JOB:
Starting at the line that contains "Customizer. Then write" and stopping at the line that contains "handle_proud = 44; // [36:1:56]", repeat every line exactly, the two end lines included, and nothing else.

EXTRACTED MATERIAL:

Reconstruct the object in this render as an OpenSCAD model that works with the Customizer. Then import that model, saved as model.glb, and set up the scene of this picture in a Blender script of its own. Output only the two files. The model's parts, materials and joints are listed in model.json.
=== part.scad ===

==

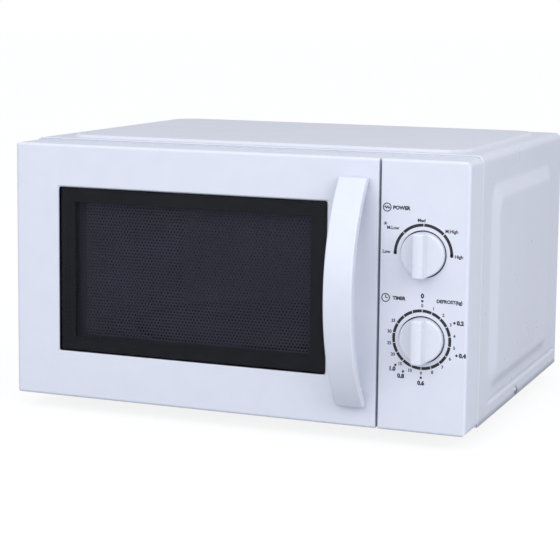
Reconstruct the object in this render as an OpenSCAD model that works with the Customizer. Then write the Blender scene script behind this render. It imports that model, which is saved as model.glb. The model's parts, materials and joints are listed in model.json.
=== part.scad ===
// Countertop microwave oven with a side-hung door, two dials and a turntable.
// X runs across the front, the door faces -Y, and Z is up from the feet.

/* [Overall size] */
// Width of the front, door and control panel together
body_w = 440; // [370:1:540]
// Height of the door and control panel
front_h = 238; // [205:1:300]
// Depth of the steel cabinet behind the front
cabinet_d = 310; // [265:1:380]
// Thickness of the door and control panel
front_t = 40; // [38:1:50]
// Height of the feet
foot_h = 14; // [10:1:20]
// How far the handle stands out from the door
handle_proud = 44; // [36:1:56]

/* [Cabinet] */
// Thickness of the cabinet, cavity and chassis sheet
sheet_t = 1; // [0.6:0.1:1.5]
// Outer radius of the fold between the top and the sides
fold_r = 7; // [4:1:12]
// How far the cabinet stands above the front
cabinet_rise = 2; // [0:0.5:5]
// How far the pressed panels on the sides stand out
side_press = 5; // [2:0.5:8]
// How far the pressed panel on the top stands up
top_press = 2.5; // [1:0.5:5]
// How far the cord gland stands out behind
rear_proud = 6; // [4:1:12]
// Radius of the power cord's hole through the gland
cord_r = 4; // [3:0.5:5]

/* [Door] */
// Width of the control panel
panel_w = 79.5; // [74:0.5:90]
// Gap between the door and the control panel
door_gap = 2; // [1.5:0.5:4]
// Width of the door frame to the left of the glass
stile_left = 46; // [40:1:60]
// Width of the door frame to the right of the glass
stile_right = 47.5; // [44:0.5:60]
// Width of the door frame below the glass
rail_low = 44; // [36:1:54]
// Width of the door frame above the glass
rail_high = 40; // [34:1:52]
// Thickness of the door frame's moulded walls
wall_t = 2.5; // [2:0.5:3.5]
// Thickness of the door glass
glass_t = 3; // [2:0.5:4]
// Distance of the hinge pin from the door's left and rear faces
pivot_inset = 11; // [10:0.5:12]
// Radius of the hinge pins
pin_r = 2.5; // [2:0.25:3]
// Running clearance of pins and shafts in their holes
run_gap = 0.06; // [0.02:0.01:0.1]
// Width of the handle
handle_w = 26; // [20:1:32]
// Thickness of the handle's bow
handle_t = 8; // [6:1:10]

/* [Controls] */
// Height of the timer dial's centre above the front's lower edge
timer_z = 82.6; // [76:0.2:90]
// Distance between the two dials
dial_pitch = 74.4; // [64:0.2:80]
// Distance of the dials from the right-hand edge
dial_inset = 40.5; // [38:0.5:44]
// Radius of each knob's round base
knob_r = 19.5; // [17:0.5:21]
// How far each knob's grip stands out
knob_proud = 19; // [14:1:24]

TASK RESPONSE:
Reconstruct the object in this render as an OpenSCAD model that works with the Customizer. Then write the Blender scene script behind this render. It imports that model, which is saved as model.glb. The model's parts, materials and joints are listed in model.json.
=== part.scad ===
// Countertop microwave oven with a side-hung door, two dials and a turntable.
// X runs across the front, the door faces -Y, and Z is up from the feet.

/* [Overall size] */
// Width of the front, door and control panel together
body_w = 440; // [370:1:540]
// Height of the door and control panel
front_h = 238; // [205:1:300]
// Depth of the steel cabinet behind the front
cabinet_d = 310; // [265:1:380]
// Thickness of the door and control panel
front_t = 40; // [38:1:50]
// Height of the feet
foot_h = 14; // [10:1:20]
// How far the handle stands out from the door
handle_proud = 44; // [36:1:56]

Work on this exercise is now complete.